On Friday 17 April 2009, Linus Torvalds wrote:
> 
> On Fri, 17 Apr 2009, Jens Axboe wrote:
> > 
> > Given the somewhat odd nature of the bug and the requirements to trigger
> > it, how confident are you in the bisection results?
> 
> I suspect it's timing-dependent. 
> 
> The failure case is a ENOMEM returned from the "echo disk > /sys/power/state", 
> and sadly there are a _lot_ of potential sources of ENOMEM's in the path. 
> And a numbe of them come from GFP_ATOMIC allocations etc.
> 
> Now, that explains why it only happens while in X (more memory being 
> used), and also why it succeeds the second time (the first try will have 
> triggered VM activity and then free'd the pages it allocated up to that 
> point).
> 
> IOW, I bet it would work on the first try if you were to just run 
> something like
> 
> 	ptr = malloc(BIGNUM);
> 	memset(ptr, 0, BIGNUM);
> 	exit(0);
> 
> first - just to make room for stuff.
> 
> And the thing is, swsusp_save() really does do odd things.

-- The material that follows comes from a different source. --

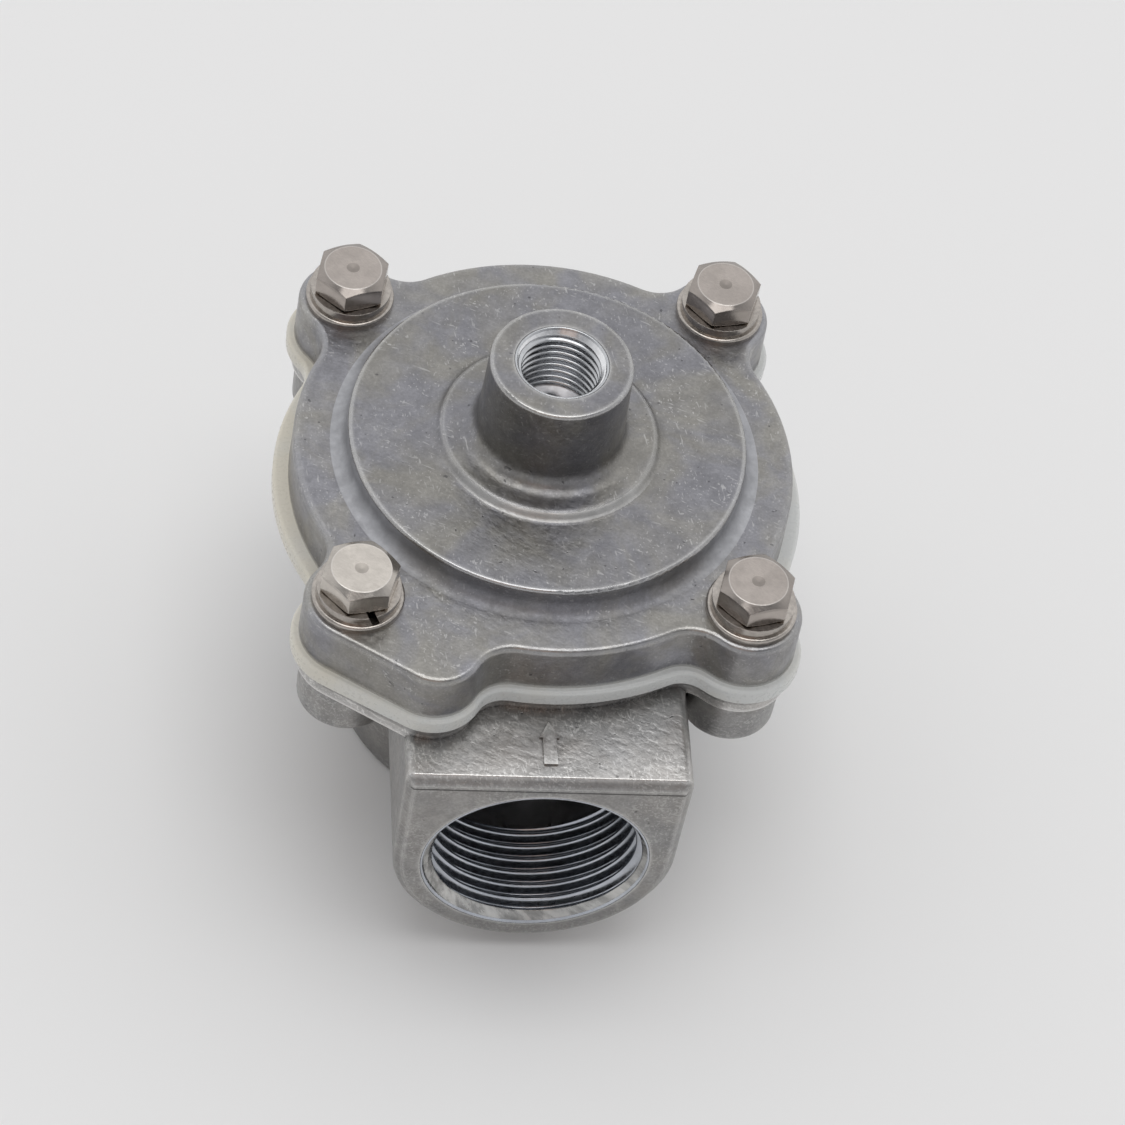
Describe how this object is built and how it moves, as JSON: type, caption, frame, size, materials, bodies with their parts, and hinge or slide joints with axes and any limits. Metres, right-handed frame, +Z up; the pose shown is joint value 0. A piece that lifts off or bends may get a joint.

For example, to 
> get rid of unnecessary memory, it does "drain_local_pages()", where the 
> "local" is "local cpu". Why does it do that? Likely nobody knows.
> 
> Now, that won't matter in Alan's case (he is UP), but the point is, the 
> swsuspend code does these random things to try to free up memory, and I 
> suspect it's mostly been a trial-and-error thing. And then subtle changes 
> in memory usage when allocating or writing things out will change things.
> 
> For example, there is a magic "PAGES_FOR_IO" #define, which is somewhat 
> arbitrarily set to 4MB worth of pages. Where did that number come from? 
> Who knows? But that's the number the code uses for the _initial_ check of 
> "do we have enough memory" (the one that must have passed, since it 
> actually started doing things and didn't print out a warning message).
> 
> Anyway, from the dmesg, we can see:
> 
> 	[   41.873619] PM: Shrinking memory...  Restarting tasks ... done.

Ah, thanks for pointing this out to me!
 
> and this is a clear indication that it's "swsusp_shrink_memory()" that 
> failed. If it had succeeded, you'd have seen
> 
> 	PM: Shrinking memory... done (xyz pages freed)
> 
> but it returned an error case, and then the suspend fails and starts 
> restarting tasks.

AFAICS, there's only one possible situation in which that can happen,
which is when shrink_all_memory() returns 0 and there was the assumption
that this could not happen unless there _really_ was no memory to free.
Apparently, that has recently changed and it is now possible that
shrink_all_memory() returns 0, even though there still is some memory to free.

At the moment I don't see what change caused that to happen, but shouldn't we
put .nr_reclaimed = 0 in the definition of sc in shrink_all_memory()?